Sun May 3 00:50:41 UTC 2009

On Tue, Apr 28, 2009 at 11:51:37PM +0100, Chris Davies MBCS wrote:
> Are you sorted with your RAID issue?

Hi Chris,

Thanks for your concern and your previous response to my original plea
for help.

Yes, I am sorted (ish), i.e. I have a running system, using a recovered
version of the dodgy array (/dev/md0) and I don't think that I've lost
any data.

I am not exactly happy, however, because:

  1. It appears that a power surge de-synchronised the discs' revision
     counts - so simply updating the revision counts should have sorted
     everything.  In fact, the syntax given by many sources (including
     the mdadm manpage and the kernel.org linux-raid mailing list) had
     no effect, whatsoever, on my array. 

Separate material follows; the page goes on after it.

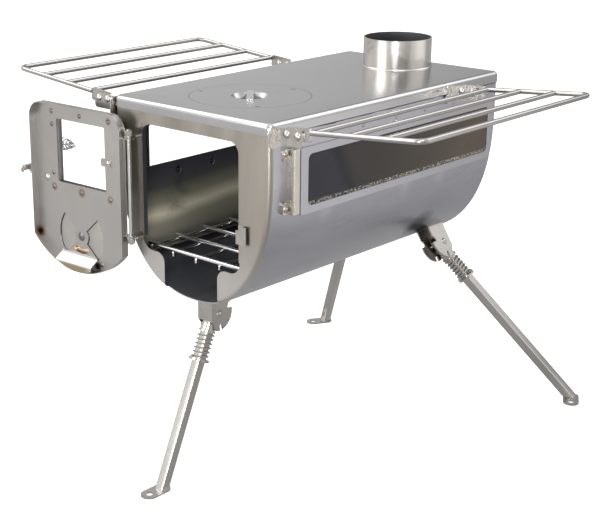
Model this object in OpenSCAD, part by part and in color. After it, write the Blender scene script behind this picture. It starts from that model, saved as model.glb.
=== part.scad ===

     In the end I simply failed and removed the one excessively
     up-to-date disc so that mdadm automatically brought in the spare
     and synched it with the remaining 3/4 of the original 4-disc array.

     In other words, I wasted vast amounts of time taking backups,
     resynching discs, and trying to connect up snippets of mostly
     missing documentation, because the simplest one-line mdadm command
     to update revision counts just didn't work ... actually, it did
     return something: an erroneous 'success' message {sigh}.

  2. I've been using RAID to enhance fault tolerance, but at the cost
     of introducing an additional (and potentially catastrophic) point
     of failure.

     Sure, my array did tolerate the loss of one of its discs, but that
     was an entirely unecessary loss, brought about by a flaw in RAID's
     own management software.

Is the de-synchronisation of revision counts an example of the so-called
'write hole' in RAID?

Dave